The grieving process
Denial and Isolation
The first reaction to learning of terminal illness or death of a cherished loved one is to deny the reality of the situation. It is a normal that buffers the immediate shock. We block out the words and hide from the facts. This is a temporary response that carries us through the first wave of pain.
As the effects of denial and isolation begin to wear, reality and its pain re-emerge and we are not ready. The intense emotion is expressed instead as anger. The anger may be aimed at inanimate objects, complete strangers, friends, or family. Rationally, we know the person is not to be blamed. Emotionally, however, we may resent the person for causing us pain or for leaving us. We feel guilty for being angry, and this makes us more angry.
Remember, grieving is a personal process that has no time limit, nor one “right” way to do it. Take your time.
The normal reaction to feelings of helplessness and vulnerability is often a need to regain control–
If only we had sought medical attention sooner…
If only we got a second opinion from another doctor…
If only we had tried to be a better person toward them…
Secretly, we may make a deal with God in an attempt to postpone the inevitable. This is a weaker line of defense to protect us from the painful reality.
Two types of depression are associated with mourning. The first is a reaction relating to the loss. Sadness and regret predominate this type of depression. We worry about the costs and burial. We worry that, in our grief, we have spent less time with others that depend on us. This phase may be eased by simple clarification and reassurance. We may need a bit of helpful cooperation and a few kind words.
The second type of depression is more subtle and, in a sense, perhaps more private. It is our quiet preparation to separate and to bid our loved one farewell. Sometimes all we really need is a hug.
Reaching this stage of mourning is a gift not afforded to everyone. Death may be sudden and unexpected or we may never see beyond our anger or denial. It is not necessarily a mark of bravery to resist the inevitable and to deny ourselves the opportunity to make our peace. This phase is marked by withdrawal and calm. This is not a period of happiness and must be distinguished from depression.
Coping with loss is ultimately a deeply personal and singular experience — nobody can help you go through it or understand all the emotions that you’re going through. But others can be there for you and help comfort you through this process. The best thing you can do is to allow yourself to feel the grief as it comes over you. Resisting it only will prolong the natural process of healing.
When a person’s grief-related thoughts, behaviors, or feelings are extremely distressing, unrelenting, or incite concern, a qualified mental health professional may be able to help. Counseling/Therapy is an effective way to learn to cope with the stressors associated with the loss and to manage symptoms.
Each experience of grief is unique, complex, and personal, and counselor/therapists will tailor treatment to meet the specific needs of each person.

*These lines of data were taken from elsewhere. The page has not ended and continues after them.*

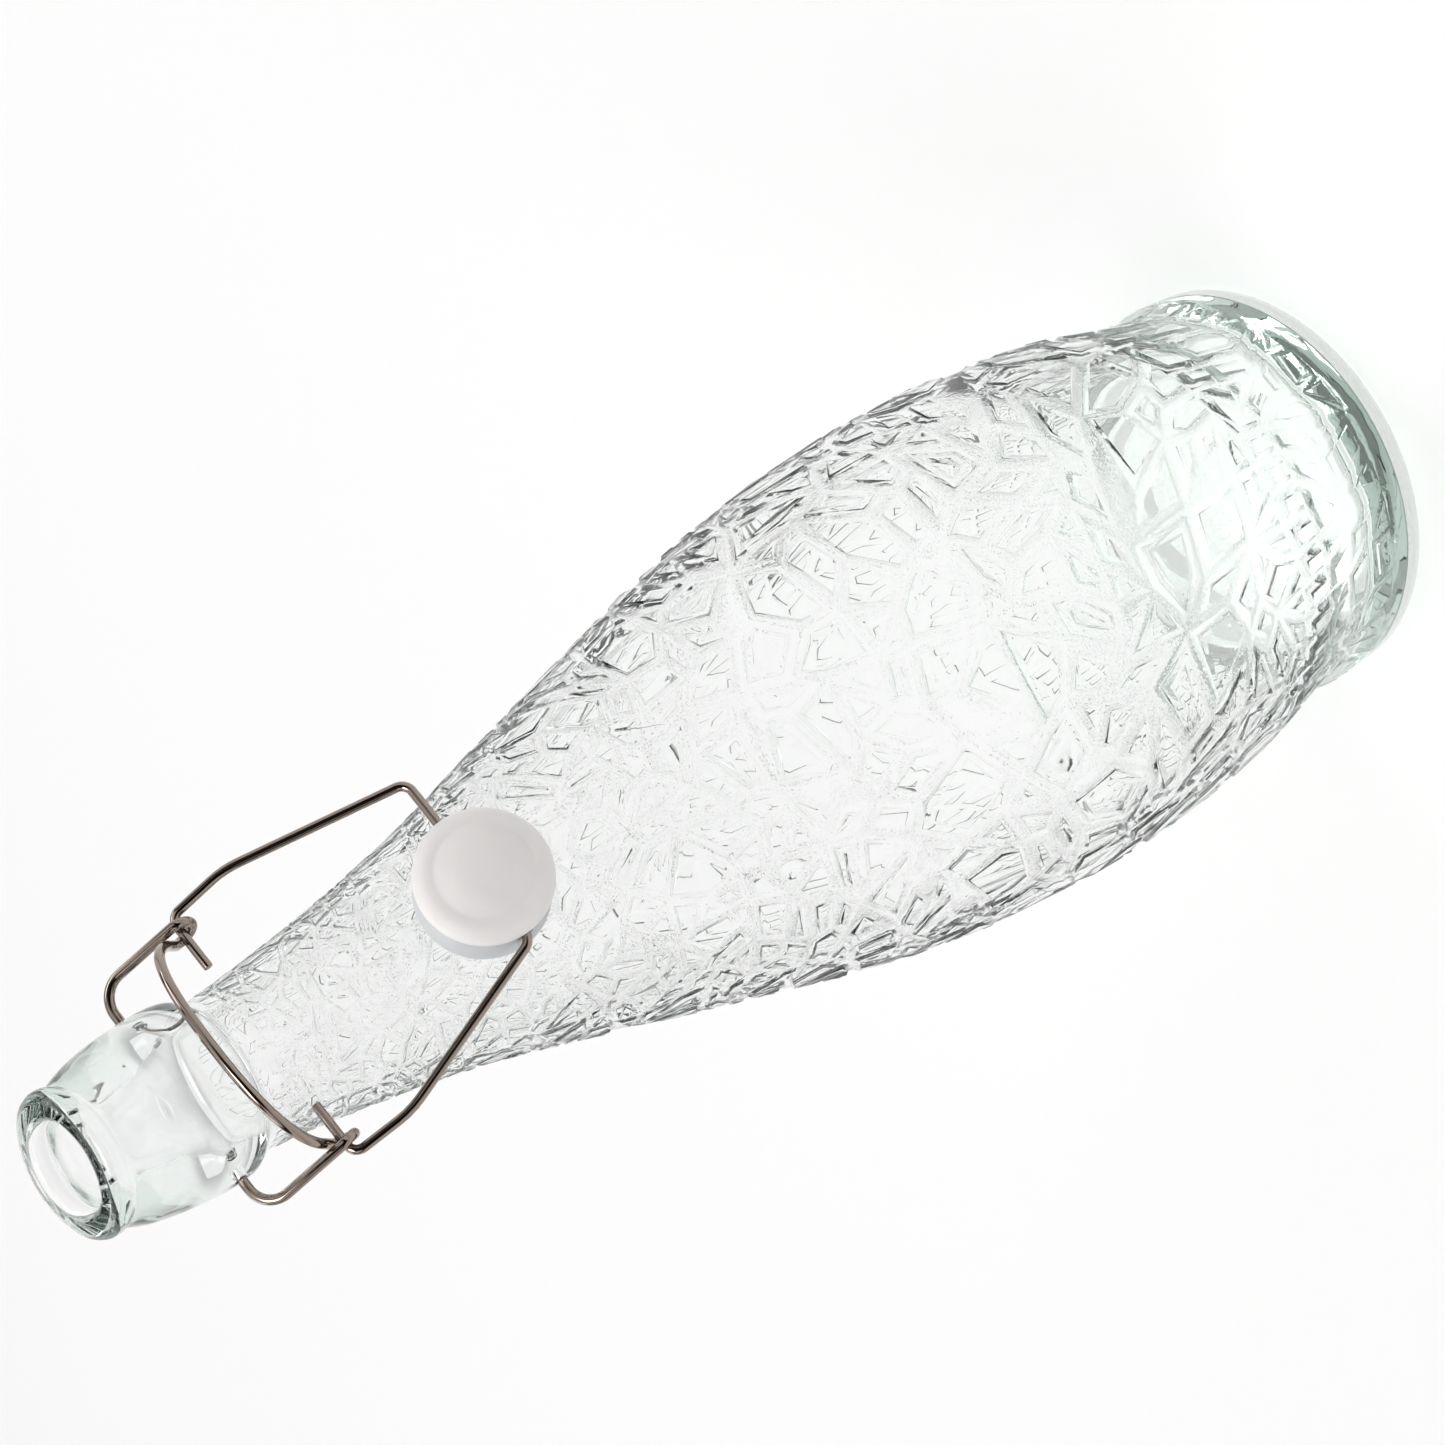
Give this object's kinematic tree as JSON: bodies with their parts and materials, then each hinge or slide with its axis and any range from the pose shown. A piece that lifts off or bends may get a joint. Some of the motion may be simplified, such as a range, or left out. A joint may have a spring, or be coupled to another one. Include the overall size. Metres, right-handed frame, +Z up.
{
  "type": "swing-top growler bottle",
  "caption": "Tall glass growler with a crackle-relief body and a wire swing-top closure, whose lever, bail and domed stopper hang on the front of the neck.",
  "frame": {"origin": "centre of the base, on the plane that the bottle stands on", "axes": "+Z up along the bottle's axis to the mouth; the closure hangs on the front, which faces -Y; the closure's pivot axis runs along X"},
  "size_m": [0.0988, 0.0988, 0.31],
  "materials": {
    "clear_glass": "clear soda-lime glass with a faint green tint, fire-polished, moulded crackle relief",
    "steel_wire": "bright drawn stainless steel wire",
    "cap_plastic": "white moulded plastic, satin",
    "seal_silicone": "greyish white translucent silicone, matte"
  },
  "bodies": {
    "bottle": {"glass_bottle": "clear_glass"},
    "lever": {"lever_wire": "steel_wire"},
    "bail": {"bail_wire": "steel_wire"},
    "stopper": {"stopper_cap": "cap_plastic", "stopper_seal": "seal_silicone"}
  },
  "joints": [
    {"name": "lever_pivot", "type": "hinge", "parent": "bottle", "child": "lever", "pos_m": [0, 0, 0.284], "axis": [-1, 0, 0], "range_deg": [0, 36]},
    {"name": "bail_pivot", "type": "hinge", "parent": "lever", "child": "bail", "pos_m": [0, -0.011, 0.2698], "axis": [-1, 0, 0], "range_deg": [0, 131]},
    {"name": "stopper_turn", "type": "hinge", "parent": "bail", "child": "stopper", "pos_m": [0, -0.0353, 0.23015], "axis": [1, 0, 0], "range_deg": [0, 97]}
  ]
}
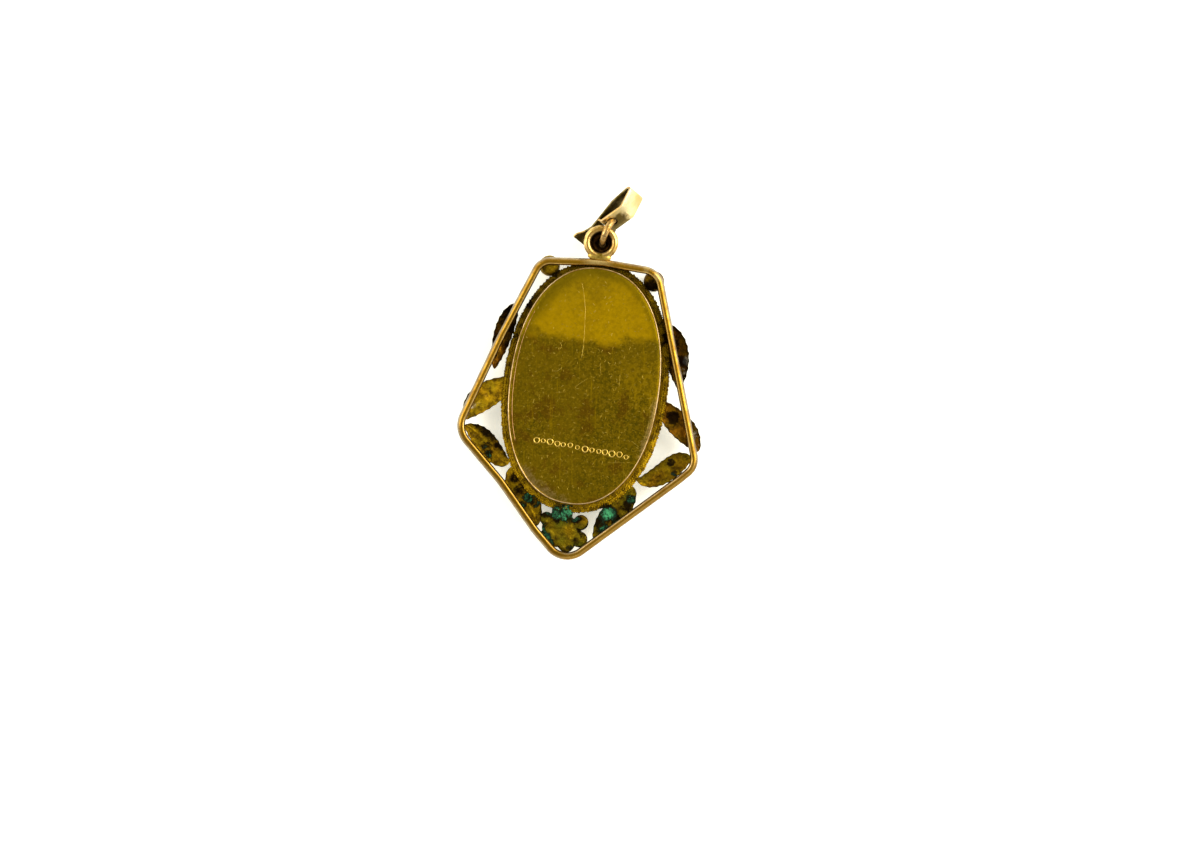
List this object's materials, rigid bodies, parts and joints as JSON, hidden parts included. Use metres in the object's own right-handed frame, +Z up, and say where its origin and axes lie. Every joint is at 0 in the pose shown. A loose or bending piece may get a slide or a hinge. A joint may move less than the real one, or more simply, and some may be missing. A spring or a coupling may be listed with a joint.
{
  "type": "opal doublet pendant",
  "caption": "Oval opal doublet pendant in a gilt leaf and berry setting with a wire frame, jump ring and folded bail, lying face down.",
  "frame": {"origin": "below the middle of the whole pendant's box, on the surface it lies on", "axes": "+Y from the berries to the bail, +Z up out of the back plate, +X to the right as seen from behind"},
  "size_m": [0.022, 0.034, 0.0035],
  "materials": {
    "gilt": "worn gilding with dark tarnish in the hollows",
    "bright_gilt": "polished",
    "opal": "polished opal with a play of colour",
    "backing": "dark ground stone"
  },
  "bodies": {
    "root": {"setting": "gilt", "opal": "opal", "backing": "backing", "jump_ring": "bright_gilt", "bail": "bright_gilt"}
  },
  "joints": []
}
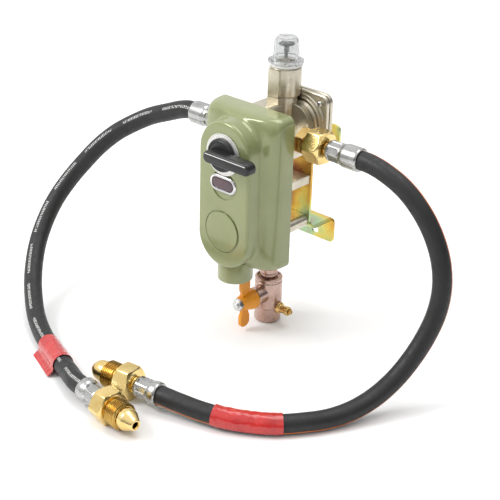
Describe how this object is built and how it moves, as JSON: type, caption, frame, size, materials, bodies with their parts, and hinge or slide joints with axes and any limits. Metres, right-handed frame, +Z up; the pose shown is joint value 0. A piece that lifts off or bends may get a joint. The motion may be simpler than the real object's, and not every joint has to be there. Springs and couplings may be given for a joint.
{
  "type": "two-cylinder changeover gas regulator with hoses",
  "caption": "Automatic changeover gas regulator on a wall bracket, with selector knob, shut-off tower, outlet ball valve and rubber hoses that end in brass cylinder fittings.",
  "frame": {"origin": "on the bracket's back face, on its centre line between the lower screw hole and the lower bend", "axes": "+Z up; +Y out of the back face, into the wall; -Y towards the selector knob; +X to the right of someone facing the knob"},
  "size_m": [0.4104, 0.3005, 0.2648],
  "materials": {
    "green_paint": "gloss enamel",
    "die_casting": "satin, as cast",
    "brass": "bright turned",
    "plated_steel": "bright zinc",
    "yellow_zinc": "yellow passivated zinc",
    "black_plastic": "semi gloss",
    "hose_rubber": "matt with printed marks",
    "seal_rubber": "matt",
    "orange_plastic": "gloss paint",
    "red_tape": "satin vinyl",
    "clear_plastic": "clear moulding",
    "white_plastic": "satin",
    "dial_metal": "bright",
    "window_lens": "dark glossy",
    "nickel_brass": "nickel over brass",
    "indicator_red": "gloss"
  },
  "bodies": {
    "regulator": {"bracket_screw_lower": "plated_steel", "bracket_screw_upper": "plated_steel", "bullnose_stem_left": "brass", "bullnose_stem_right": "brass", "changeover_body": "die_casting", "changeover_cover": "green_paint", "cylinder_ferrule_left": "plated_steel", "cylinder_ferrule_right": "plated_steel", "dial_plate": "dial_metal", "diaphragm": "seal_rubber", "flange_screw_1": "plated_steel", "flange_screw_2": "plated_steel", "flange_screw_3": "plated_steel", "flange_screw_4": "plated_steel", "gland_nut": "black_plastic", "hose_label_left": "red_tape", "hose_label_right": "red_tape", "hose_left": "hose_rubber", "hose_right": "hose_rubber", "hose_tail_left": "brass", "hose_tail_right": "brass", "inlet_nipple_left": "brass", "inlet_nipple_right": "brass", "opso_rim_ring": "white_plastic", "opso_spring": "plated_steel", "opso_tower": "die_casting", "outlet_neck": "brass", "regulator_ferrule_left": "plated_steel", "regulator_ferrule_right": "plated_steel", "second_stage_body": "die_casting", "second_stage_cover": "die_casting", "test_nipple": "brass", "valve_body": "nickel_brass", "wall_bracket": "yellow_zinc", "window_bezel": "plated_steel", "window_lens": "window_lens"},
    "selector": {"selector_knob": "black_plastic", "selector_spindle": "plated_steel"},
    "follower_left": {"cam_follower_left": "brass"},
    "follower_right": {"cam_follower_right": "brass"},
    "flag": {"indicator_flag": "indicator_red"},
    "shutoff_cap": {"opso_cap": "clear_plastic"},
    "shutoff_stem": {"opso_stem": "plated_steel"},
    "regulating_plate": {"diaphragm_plate": "plated_steel", "main_spring": "plated_steel"},
    "outlet_handle": {"valve_handle": "orange_plastic", "valve_stem": "plated_steel", "valve_ball": "plated_steel", "handle_nut": "plated_steel"},
    "test_plug_screw": {"test_screw": "plated_steel", "test_seal": "seal_rubber"},
    "inlet_nut_left": {"union_nut_left": "brass"},
    "inlet_nut_right": {"union_nut_right": "brass"},
    "cylinder_nut_left": {"cylinder_nut_left": "brass"},
    "cylinder_nut_right": {"cylinder_nut_right": "brass"}
  },
  "joints": [
    {"name": "selector_turn", "type": "hinge", "parent": "regulator", "child": "selector", "pos_m": [0, -0.13, 0.099], "axis": [0, -1, 0], "range_deg": [0, 180]},
    {"name": "follower_left_slide", "type": "slide", "parent": "regulator", "child": "follower_left", "axis": [1, 0, 0], "range_m": [-0.002, 0]},
    {"name": "follower_right_slide", "type": "slide", "parent": "regulator", "child": "follower_right", "axis": [1, 0, 0], "range_m": [-0.002, 0]},
    {"name": "flag_slide", "type": "slide", "parent": "regulator", "child": "flag", "axis": [1, 0, 0], "range_m": [0, 0.01]},
    {"name": "shutoff_cap_lift", "type": "slide", "parent": "regulator", "child": "shutoff_cap", "axis": [0, 0, 1], "range_m": [0, 0.03]},
    {"name": "shutoff_stem_drop", "type": "slide", "parent": "regulator", "child": "shutoff_stem", "axis": [0, 0, 1], "range_m": [-0.004, 0], "deforming": ["opso_spring"]},
    {"name": "regulating_plate_travel", "type": "slide", "parent": "regulator", "child": "regulating_plate", "axis": [0, 1, 0], "range_m": [-0.0015, 0.0015]},
    {"name": "outlet_handle_turn", "type": "hinge", "parent": "regulator", "child": "outlet_handle", "pos_m": [0, -0.066, -0.0515], "axis": [0, -1, 0], "range_deg": [0, 90]},
    {"name": "test_screw_turn", "type": "hinge", "parent": "regulator", "child": "test_plug_screw", "pos_m": [0.022, -0.066, -0.0645], "axis": [1, 0, 0], "range_deg": [0, 720]},
    {"name": "inlet_nut_left_turn", "type": "hinge", "parent": "regulator", "child": "inlet_nut_left", "pos_m": [-0.0455, -0.07, 0.0975], "axis": [-1, 0, 0], "continuous": true},
    {"name": "inlet_nut_right_turn", "type": "hinge", "parent": "regulator", "child": "inlet_nut_right", "pos_m": [0.053, -0.07, 0.105], "axis": [1, 0, 0], "continuous": true},
    {"name": "cylinder_nut_left_turn", "type": "hinge", "parent": "regulator", "child": "cylinder_nut_left", "pos_m": [-0.0122, -0.2793, -0.0665], "axis": [0.9902, -0.1396, 0], "continuous": true},
    {"name": "cylinder_nut_right_turn", "type": "hinge", "parent": "regulator", "child": "cylinder_nut_right", "pos_m": [0.0403, -0.2441, -0.0665], "axis": [-0.995, -0.0995, 0], "continuous": true}
  ],
  "couplings": [
    {"joint": "follower_left_slide", "follows": "selector_turn", "m_per_rad": -0.00063},
    {"joint": "follower_right_slide", "follows": "selector_turn", "m_per_rad": -0.00063}
  ]
}
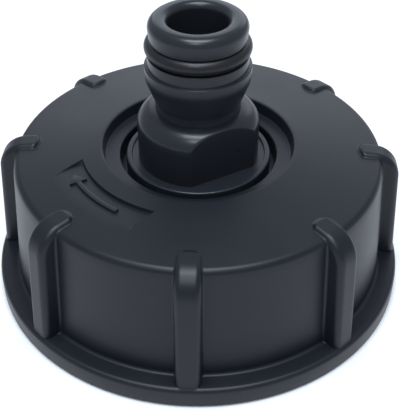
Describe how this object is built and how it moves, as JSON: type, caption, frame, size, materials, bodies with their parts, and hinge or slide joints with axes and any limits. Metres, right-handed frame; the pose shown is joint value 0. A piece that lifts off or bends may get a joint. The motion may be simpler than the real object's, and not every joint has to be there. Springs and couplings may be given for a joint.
{
  "type": "ibc tank hose adapter",
  "caption": "Screw-on plastic cap with grip ribs and a coarse inner thread, holding a loose moulded hose nozzle with wrench flats, a collar and an O-ring.",
  "frame": {"origin": "centre of the cap's flange, on its open face, which the part stands on", "axes": "+Z along the common axis of cap and nozzle, out of the nozzle's tip; a grip rib lies on -Y"},
  "size_m": [0.074, 0.074, 0.0502],
  "materials": {
    "cap_plastic": "satin black polypropylene",
    "nozzle_plastic": "smooth semi-gloss black polypropylene",
    "o_ring_rubber": "smooth black rubber",
    "gasket_rubber": "matt black rubber"
  },
  "bodies": {
    "cap_body": {"cap": "cap_plastic"},
    "nozzle_body": {"nozzle": "nozzle_plastic", "nozzle_o_ring": "o_ring_rubber", "tank_gasket": "gasket_rubber"}
  },
  "joints": [
    {"name": "nozzle_swivel", "type": "hinge", "parent": "cap_body", "child": "nozzle_body", "pos_m": [0, 0, 0.023], "axis": [0, 0, 1], "continuous": true}
  ]
}
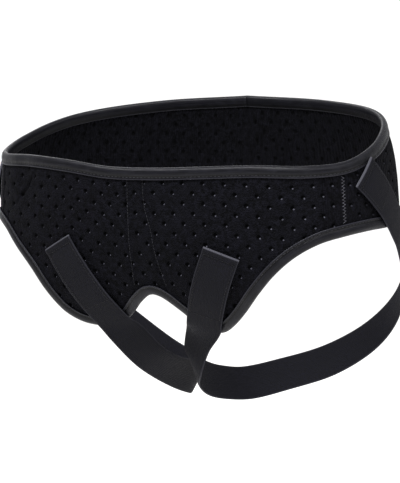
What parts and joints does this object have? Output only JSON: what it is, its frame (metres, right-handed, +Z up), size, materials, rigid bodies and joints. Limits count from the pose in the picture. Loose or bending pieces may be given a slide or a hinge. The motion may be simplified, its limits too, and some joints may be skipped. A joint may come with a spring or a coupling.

For example, a therapist might help the bereaved find different ways to maintain healthy connections with the deceased through memory, reflection, ritual, etc., about the deceased.
In addition to individual therapy, group therapy can be helpful for those who find solace in the reciprocal sharing of thoughts and feelings, and recovery results are often rapid in this setting. Similarly, family therapy may be suitable for a family whose members are struggling to adapt to the loss of a family member.